不都合な真実

大きな危機が間近に迫っていても、人はそれに備えるよりむしろそこから目を背ける傾向がある。

バブルの頃、それが間もなくはじけると警告していた人はいた。株価や地価が永遠に上がり続けるわけがない。だが、多くのマスコミや専門家はさまざまな理由をつけて世間を煽り続け、国の対策も後手に回った。そして人々もまたそうした心地よい説に酔ったのだ。

思えば第2時世界大戦に突入して行った日本にも同じことが言えるのではないか。アメリカと戦争すれば負けるに決まっていたはずだが、日本人は負けた時の悲惨さよりも軍部の威勢のいい不敗神話を信じたのだ。

厄介なのは、そうした危機が現実のものとなっても、その後、誰も責任を取らず何度でも同じことを繰り返すことだ。あれほど甚大な被害をもたらした福島原発の事故を経ても、かつて安全神話を作り上げた政府の考え方は本質的に変わったようには見えない。

そして今、また新たな悲劇の予兆が感じられる。

日本政府と地方の債務残高の合計は2017年度末時点で1000兆円以上に膨れがっている。これは先進国中最悪の状況だが、政府には特に危機感は感じられない。

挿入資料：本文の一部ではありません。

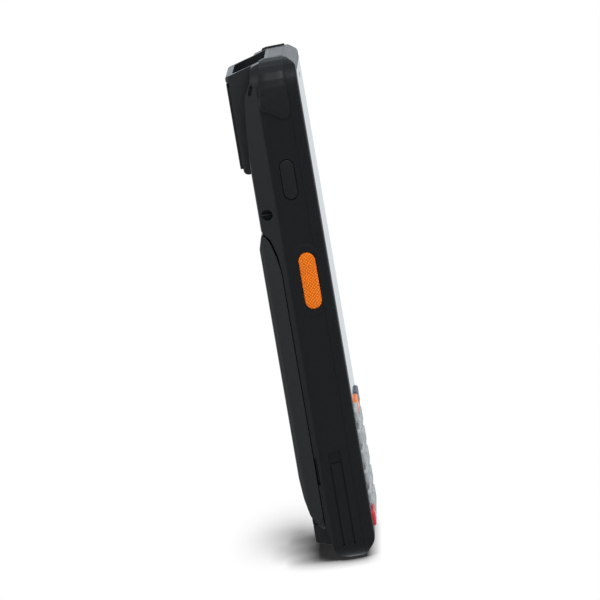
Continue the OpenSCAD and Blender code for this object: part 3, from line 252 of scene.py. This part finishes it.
def contact_light(tree, rays):
    """Painted shade: 1 on the open floor, and less for the camera where the case stands close."""
    corner = tree.nodes.new("ShaderNodeAmbientOcclusion")
    corner.inputs["Distance"].default_value = CONTACT_REACH
    painted_dim = mapped(tree, corner.outputs["AO"], PAINTED_CONTACT_DARK, 1, WALL_FOOT_OCCLUSION, 1)
    beside = mapped(tree, object_axis(tree, "Y"), 0, 1, *CONTACT_FROM_Y)
    light = tree.nodes.new("ShaderNodeMix")
    light.inputs["A"].default_value = 1.0
    link(tree, painted_dim, light.inputs["B"])
    link(tree, combined(tree, "MULTIPLY", beside, rays.outputs["Is Camera Ray"]), light.inputs["Factor"])
    return light.outputs["Result"]


def floor_white():
    """Pale floor that keeps the object's shadow, with painted shade beside the case, and turns to plain
    white round it.
    """
    made, tree, shader = new_material("floor_white")
    rays = tree.nodes.new("ShaderNodeLightPath")
    light = contact_light(tree, rays)
    # Painted shade: the floor's colour is darkened for the camera beside the case
    link(tree, tinted(tree, light, (0, 0, 0), scaled(WHITE, FLOOR_PALE)), shader.inputs["Base Color"])
    shader.inputs["Roughness"].default_value = 1.0
    shader.inputs["Specular IOR Level"].default_value = 0.0
    white = tree.nodes.new("ShaderNodeEmission")
    tint = tinted(tree, rays.outputs["Is Camera Ray"], FLOOR_MIRRORED, WHITE)
    link(tree, tint, white.inputs["Color"])
    # Painted shade: the white glow is dimmed beside the case as well
    link(tree, light, white.inputs["Strength"])
    shadow = tree.nodes.new("ShaderNodeMapping")
    shadow.vector_type = "TEXTURE"
    shadow.inputs["Location"].default_value = SHADOW_CENTRE
    shadow.inputs["Scale"].default_value = SHADOW_SHAPE
    link(tree, object_place(tree), shadow.inputs["Vector"])
    away = tree.nodes.new("ShaderNodeVectorMath")
    away.operation = "LENGTH"
    link(tree, shadow.outputs["Vector"], away.inputs[0])
    fade = mapped(tree, away.outputs["Value"], 0, 1, *SHADOW_FADE)
    fade.node.interpolation_type = "SMOOTHSTEP"
    shown = combined(tree, "MAXIMUM", rays.outputs["Is Camera Ray"], rays.outputs["Is Glossy Ray"])
    blend = tree.nodes.new("ShaderNodeMixShader")
    link(tree, combined(tree, "MULTIPLY", fade, shown), blend.inputs["Fac"])
    link(tree, shader.outputs["BSDF"], blend.inputs[1])
    link(tree, white.outputs["Emission"], blend.inputs[2])
    link(tree, blend.outputs["Shader"], tree.nodes["Material Output"].inputs["Surface"])
    return made


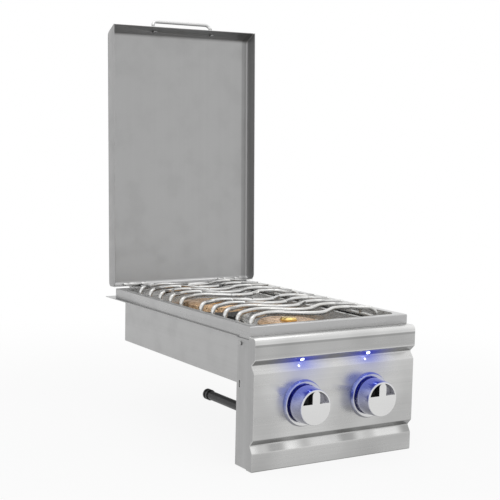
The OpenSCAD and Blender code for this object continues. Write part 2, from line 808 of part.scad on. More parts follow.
// A knob: a tapered cup with a flat lower face and a raised grip ridge
// between two hollows above it
module knob(s) {
    r = knob_d / 2;
    fr = knob_face_d / 2;
    inner_r = fr - knob_rim;
    floor_y = -knob_reach + knob_pocket_depth;
    profile = rounded([[0, -knob_reach], [fr, -knob_reach], [r, -knob_gap], [r - knob_skirt_wall, -knob_gap],
        [fr - knob_skirt_wall, floor_y + knob_skirt_wall], [0, floor_y + knob_skirt_wall]],
        [0, knob_round_r, 0, 0, 0, 0]);
    color("gainsboro") translate([s * knob_x, 0, knob_z]) difference() {
        union() {
            difference() {
                rotate([90, 0, 0]) rotate_extrude() polygon([for (p = profile) [p[0], -p[1]]]);
                difference() {
                    intersection() {
                        along_y(-knob_reach - over, knob_pocket_depth + over, 2 * inner_r);
                        translate([-r, -knob_reach - 2 * over, knob_cut_z])
                            cube([2 * r, knob_pocket_depth + 3 * over, r]);
                    }
                    translate([-knob_ridge_w / 2, -knob_reach, 0])
                        cube([knob_ridge_w, knob_pocket_depth + over, inner_r - knob_ridge_w / 2]);
                    translate([0, 0, inner_r - knob_ridge_w / 2 + near_clear])
                        along_y(-knob_reach, knob_pocket_depth + over, knob_ridge_w);
                }
            }
            along_y(floor_y, -floor_y - knob_gap, knob_boss_d);
        }
        along_y(-stem_reach - near_clear, stem_reach + over, stem_d + 2 * run_clear);
    }
}
module knob_left() { knob(left); }
module knob_right() { knob(right); }

// A shallow dish with a rolled edge round the knob
module bezel(s) {
    r = bezel_d / 2;
    fr = bezel_front_d / 2;
    color("gainsboro") translate([s * knob_x, 0, knob_z]) rotate([90, 0, 0]) rotate_extrude()
        polygon([
            [bezel_bore_d / 2, 0], [r, 0], [r, bezel_back_wall / 2],
            each fillet([r, bezel_back_wall / 2], [fr, bezel_h], [fr - bezel_ring_w, bezel_h - bezel_dish], bezel_edge_r),
            each fillet([fr, bezel_h], [fr - bezel_ring_w, bezel_h - bezel_dish],
                [fr - bezel_ring_w, bezel_back_wall], bezel_edge_r / 2),
            [fr - bezel_ring_w, bezel_back_wall], [bezel_bore_d / 2, bezel_back_wall]]);
}
module bezel_left() { bezel(left); }
module bezel_right() { bezel(right); }

module led(s) {
    color("lightskyblue") at_led(s) rotate_extrude() polygon(concat(
        [[0, -led_body_len], [led_d / 2, -led_body_len], [led_d / 2, 0]],
        [for (a = [0:15:90]) [led_d / 2 * cos(a), led_proud * sin(a)]]));
}
module led_left() { led(left); }
module led_right() { led(right); }

module led_holders() {
    color("black") for (s = [left, right]) at_led(s) difference() {
        translate([0, 0, -fascia_wall - led_holder_len]) cylinder(h = led_holder_len, d = led_holder_d);
        translate([0, 0, -led_body_len - near_clear]) cylinder(h = led_body_len + over, d = led_d + 2 * run_clear);
    }
}

// Gas line
module manifold() {
    color("dimgray") difference() {
        translate([-inlet_x + elbow_d / 2, manifold_y, manifold_z]) rotate([0, 90, 0])
            cylinder(h = manifold_end_x + inlet_x - elbow_d / 2, d = manifold_d);
        translate([-inlet_x + elbow_d / 2 - over, manifold_y, manifold_z]) rotate([0, 90, 0])
            cylinder(h = manifold_end_x + inlet_x - elbow_d / 2 + 2 * over, d = manifold_d - 2 * manifold_wall);
        for (s = [left, right])
            translate([s * knob_x, manifold_y, manifold_z]) cylinder(h = manifold_d, d = valve_inlet_d + 2 * run_clear);
    }
}

module manifold_plug() {
    color("dimgray") translate([manifold_end_x, manifold_y, manifold_z]) rotate([0, 90, 0]) union() {
        cylinder(h = plug_len, d = plug_d, $fn = 6);
        translate([0, 0, -plug_len]) cylinder(h = plug_len, d = manifold_d - 2 * manifold_wall - 2 * run_clear);
    }
}

// Straps from the panel's back to the manifold
module manifold_brackets() {
    reach = manifold_y - fascia_wall;
    color("silver") for (s = [left, right]) translate([s * bracket_x - bracket_w / 2, fascia_wall, 0]) difference() {
        union() {
            translate([0, 0, manifold_z - manifold_d]) cube([bracket_w, bracket_t, 2 * manifold_d]);
            translate([0, 0, manifold_z - bracket_t / 2]) cube([bracket_w, reach, bracket_t]);
            translate([0, reach, manifold_z]) rotate([0, 90, 0]) cylinder(h = bracket_w, d = manifold_d + 2 * bracket_t);
        }
        translate([-over, reach, manifold_z]) rotate([0, 90, 0])
            cylinder(h = bracket_w + 2 * over, d = manifold_d + 2 * run_clear);
    }
}

module inlet_elbow() {
    p = [-inlet_x, manifold_y, manifold_z];
    color("dimgray") difference() {
        union() {
            translate(p) sphere(d = elbow_d);
            translate(p) rotate([0, 90, 0]) cylinder(h = elbow_d / 2, d = elbow_d);
            translate(p) along_y(0, elbow_d / 2, elbow_d);
            translate(p + [elbow_d / 2, 0, 0]) rotate([0, 90, 0]) cylinder(h = elbow_band_w, d = elbow_band_d);
            translate(p + [0, elbow_d / 2, 0]) along_y(0, elbow_band_w, elbow_band_d);
        }
        translate(p + [elbow_d / 2, 0, 0]) rotate([0, 90, 0])
            cylinder(h = elbow_band_w + over, d = manifold_d + 2 * run_clear);
        translate(p + [0, elbow_d / 2, 0]) along_y(0, elbow_band_w + over, inlet_d + 2 * run_clear);
        translate(p) along_y(0, elbow_d, inlet_d - 2 * inlet_wall);
        translate(p) rotate([0, 90, 0]) cylinder(h = elbow_d, d = inlet_d - 2 * inlet_wall);
    }
}

module inlet_pipe() {
    y0 = manifold_y + elbow_d / 2;
    color("black") translate([-inlet_x, 0, manifold_z]) difference() {
        along_y(y0, inlet_end_y - fitting_len / 2 - y0, inlet_d);
        along_y(y0 - over, inlet_end_y - y0 + 2 * over, inlet_d - 2 * inlet_wall);
    }
}

module inlet_fitting() {
    y0 = inlet_end_y - fitting_len;
    color("black") translate([-inlet_x, 0, manifold_z]) difference() {
        union() {
            along_y(y0, fitting_len, fitting_groove_d + 2 * near_clear);
            along_y(y0, (fitting_len - fitting_groove_w) / 2, fitting_d);
            along_y(y0 + (fitting_len + fitting_groove_w) / 2, (fitting_len - fitting_groove_w) / 2, fitting_d);
        }
        along_y(y0 - over, fitting_len / 2 + over, inlet_d + 2 * run_clear);
        along_y(y0 + fitting_len / 2 - over, fitting_len / 2 + 2 * over, fitting_socket_d);
    }
}

// Lid, drawn closed about its hinge pin and then turned to the open stop
module lid_pose() {
    translate([0, hinge_y, hinge_z]) rotate([-lid_open, 0, 0]) children();
}

lid_front_y = -lid_reach;
lid_line = [
    [lid_back_y, lid_skin_z - lid_back_len],
    [lid_back_y, lid_skin_z],
    [lid_front_y + lid_slope, lid_skin_z],
    [lid_front_y, lid_free_z],
];
lid_radii = [0, lid_back_r, lid_front_r, 0];
lid_side_line = [
    [lid_back_y, lid_free_z],
    [lid_back_y, lid_skin_z],
    [lid_front_y + lid_slope, lid_skin_z],
    [lid_front_y, lid_free_z],
];
lid_side_radii = [lid_corner_r, lid_back_r, lid_front_r, 0];
slope_way = unit(lid_line[2] - lid_line[3]);
slope_out = [-slope_way[1], slope_way[0]];
slope_mid = (lid_line[2] + lid_line[3]) / 2;
function on_slope(x, out) = [x, slope_mid[0] + slope_out[0] * out, slope_mid[1] + slope_out[1] * out];

module lid_shell() {
    color("silver") lid_pose() difference() {
        union() {
            across(-lid_w / 2, lid_w) polygon(sheet(lid_line, lid_radii, lid_wall));
            for (s = [left, right])
                across(s > 0 ? lid_w / 2 - lid_wall : -lid_w / 2, lid_wall)
                    polygon(ring_of(lid_side_line, lid_side_radii));
        }
        for (s = [left, right]) {
            translate([s * hinge_x, 0, 0]) rotate([0, 90, 0]) cylinder(
                h = barrel_len + 2 * (outer_knuckle_len + knuckle_gap + barrel_slot_clear),
                r = barrel_d / 2 + barrel_slot_clear, center = true);
            // Lets the frame's leaf pass as the lid turns
            translate([s * hinge_x - leaf_w / 2 - knuckle_gap, lid_back_y - lid_wall - over,
                lid_skin_z - lid_back_len - over])
                cube([leaf_w + 2 * knuckle_gap, lid_wall + 2 * over, lid_back_len - lid_skin_z + over]);
            rod(on_slope(s * handle_w / 2, over), on_slope(s * handle_w / 2, -lid_wall - over),
                handle_screw_d / 2 + run_clear);
        }
    }
}

module lid_handle() {
    end = handle_w / 2;
    color("gainsboro") lid_pose() difference() {
        bent_rod([on_slope(-end, 0), on_slope(-end, handle_h), on_slope(end, handle_h), on_slope(end, 0)],
            [0, handle_bend_r, handle_bend_r, 0], handle_d / 2);
        for (s = [left, right])
            rod(on_slope(s * end, -over), on_slope(s * end, handle_screw_len + near_clear),
                handle_screw_d / 2 + run_clear);
    }
}

module handle_screws() {
    color("gainsboro") lid_pose() for (s = [left, right]) union() {
        rod(on_slope(s * handle_w / 2, -lid_wall), on_slope(s * handle_w / 2, handle_screw_len), handle_screw_d / 2);
        rod(on_slope(s * handle_w / 2, -lid_wall - handle_screw_head_h),
            on_slope(s * handle_w / 2, -lid_wall), handle_screw_head_d / 2);
    }
}

// Hinges: the frame's middle barrel between the lid's two outer barrels
module barrel(x, len) {
    translate([x, 0, 0]) rotate([0, 90, 0]) cylinder(h = len, d = barrel_d, center = true);
}
module pin_bore(x) {
    translate([x, 0, 0]) rotate([0, 90, 0])
        cylinder(h = 2 * (barrel_len + 2 * outer_knuckle_len), d = pin_d + 2 * run_clear, center = true);
}

outer_x = barrel_len / 2 + knuckle_gap + outer_knuckle_len / 2;
module hinge_leaf_lid() {
    color("gainsboro") lid_pose() for (s = [left, right], sx = [-1, 1]) difference() {
        union() {
            barrel(s * hinge_x + sx * outer_x, outer_knuckle_len);
            translate([s * hinge_x + sx * outer_x - outer_knuckle_len / 2,
                lid_back_y - lid_wall - leaf_t, -barrel_d / 2 - leaf_len])
                cube([outer_knuckle_len, leaf_t, barrel_d / 2 + leaf_len]);
        }
        pin_bore(s * hinge_x);
    }
}

module hinge_leaf_frame() {
    color("gainsboro") translate([0, hinge_y, hinge_z]) for (s = [left, right]) difference() {
        union() {
            barrel(s * hinge_x, barrel_len);
            translate([s * hinge_x - leaf_w / 2, -hinge_gap - frame_leaf_len, frame_top - hinge_z])
                cube([leaf_w, hinge_gap + frame_leaf_len, leaf_t]);
            translate([s * hinge_x - outer_x, -hinge_gap - frame_leaf_len, frame_top - hinge_z])
                cube([2 * outer_x, frame_leaf_len, leaf_t]);
        }
        pin_bore(s * hinge_x);
        for (sx = [-1, 1]) at_frame_screw(s, sx)
            translate([0, 0, -over]) cylinder(h = leaf_t + 2 * over, d = hinge_screw_d + 2 * run_clear);
    }
}

module at_frame_screw(s, sx) {
    translate([s * hinge_x + sx * leaf_w / 2, -hinge_gap - frame_leaf_len / 2, frame_top - hinge_z]) children();
}

module hinge_pins() {
    color("gainsboro") translate([0, hinge_y, hinge_z]) for (s = [left, right])
        translate([s * hinge_x, 0, 0]) rotate([0, 90, 0])
            cylinder(h = barrel_len + 2 * (knuckle_gap + outer_knuckle_len), d = pin_d, center = true);
}

module hinge_screws() {
    color("gainsboro") translate([0, hinge_y, hinge_z]) for (s = [left, right], sx = [-1, 1])
        at_frame_screw(s, sx) union() {
            cylinder(h = leaf_t, d = hinge_screw_d);
            translate([0, 0, leaf_t]) cylinder(h = hinge_screw_head_h, d = hinge_screw_head_d);
        }
}

fascia_panel();
fascia_end_left();
fascia_end_right();
fascia_screws();
body_left();
body_right();
body_back();
body_bottom();
body_front();
counter_flange();
top_frame();
burner_pan();
grate_front();
grate_rear();
burner_ring_front();
burner_ring_rear();
burner_cap_front();
burner_cap_rear();
burner_base_front();
burner_base_rear();
burner_screws();
igniter_front();
igniter_rear();
orifice_front();
orifice_rear();
supply_tube_front();
supply_tube_rear();
valve_left();
valve_right();
stem_collar_left();
stem_collar_right();
valve_stem_left();
valve_stem_right();
knob_left();
knob_right();
bezel_left();
bezel_right();
led_left();
led_right();
led_holders();
manifold();
manifold_brackets();
manifold_plug();
inlet_elbow();
inlet_pipe();
inlet_fitting();
lid_shell();
lid_handle();
handle_screws();
hinge_leaf_lid();
hinge_leaf_frame();
hinge_pins();
hinge_screws();
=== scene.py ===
import json
import math
import bpy
from mathutils import Matrix, Vector

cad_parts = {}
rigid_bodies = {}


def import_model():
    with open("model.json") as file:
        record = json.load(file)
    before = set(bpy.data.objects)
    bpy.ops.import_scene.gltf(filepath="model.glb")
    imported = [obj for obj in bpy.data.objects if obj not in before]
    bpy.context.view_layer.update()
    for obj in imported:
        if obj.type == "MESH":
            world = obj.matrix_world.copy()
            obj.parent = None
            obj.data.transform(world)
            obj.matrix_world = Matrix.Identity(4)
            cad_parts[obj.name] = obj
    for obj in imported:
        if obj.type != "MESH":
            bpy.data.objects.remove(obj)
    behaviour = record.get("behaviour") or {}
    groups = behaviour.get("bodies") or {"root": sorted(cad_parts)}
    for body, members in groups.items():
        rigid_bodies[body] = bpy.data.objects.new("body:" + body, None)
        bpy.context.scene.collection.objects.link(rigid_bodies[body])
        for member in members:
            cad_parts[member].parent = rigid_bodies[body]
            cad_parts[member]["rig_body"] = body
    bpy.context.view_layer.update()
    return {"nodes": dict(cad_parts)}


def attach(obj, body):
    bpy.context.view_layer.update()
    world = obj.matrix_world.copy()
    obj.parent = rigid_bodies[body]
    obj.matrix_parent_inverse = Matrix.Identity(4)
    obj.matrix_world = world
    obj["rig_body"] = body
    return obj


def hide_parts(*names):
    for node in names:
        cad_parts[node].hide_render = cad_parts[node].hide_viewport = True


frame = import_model()
nodes = frame["nodes"]
print("frame loaded:", len(nodes), "nodes")

# Camera, found from the photograph's own edges
camera = {
    "place": (-1.02391, -1.32893, 0.29152),
    "yaw": -28.18,
    "pitch": -5.96,
    "roll": 0.74,
    "lens": 78.14,
    "shiftX": 0.1776,
    "shiftY": 0.0119,
}

studio = {
    "floorZ": -0.1997,
    "floorSize": 14.0,
    "floorColour": (0.86, 0.86, 0.86),
    "floorGlow": 0.88,
    "glowNear": 0.45,
    "glowFar": 1.3,
    "skyStrength": 0.7,
    "whiteStrength": 1.0,
}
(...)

2006年、政府は将来の財政破綻を回避するために、2011年に基礎的財政収支を黒字化する目標を立てていた。だが、これはリーマンショックを理由に2020年まで先送りされた。それがこの度、さらに5年間、あっさり先送りされたのだ。しかも、この新たな目標も達成はほぼ不可能だと考えられている。

政府は本気で借金を減らす気はないのだろうか。とはいえ、今後、少子高齢化が進み社会保障費は確実に増加し、放っておけば借金が膨らみ続けるのは間違いない。政府は無限に借金を増やしていけると考えているのだろうか。

まさか日銀がお金を刷って国債をどんどん買い上げれば政府はいくらでも借金できると考えているわけではあるまい。そんなことをすれば通貨の信用が保てなくなるからだ。その信用を示す指標の一つが長期金利の動向だ。長期金利は国債の利回りに直結し、政府が支払う利息を決める。利払いが増えると政府の財政は途端に苦しくなるので、現在日銀は金融政策を駆使して必死に長期金利をゼロに押さえ込もうとしている。

だが、そのために日銀が取っている金融政策にはかなり無理があり、次第にさまざまなところで弊害が現れてきている。もし何らかの要因で金利の制御が効かなくなれば、政府は財政破綻を回避するために、それこそ異次元の増税をするしかなくなってしまう。

最大の問題は、政府がそうしたリスクを国民にちゃんと説明しないことだ。借金を減らそうとすれば、社会保障費を減らすか増税するしかない。必ず痛みを伴うのだ。しかし政府は、そうした不都合な真実にはけっして触れようとはしない。

結局、国民は甘い言葉に騙され、歴史はまた繰り返されることになるのだろうか。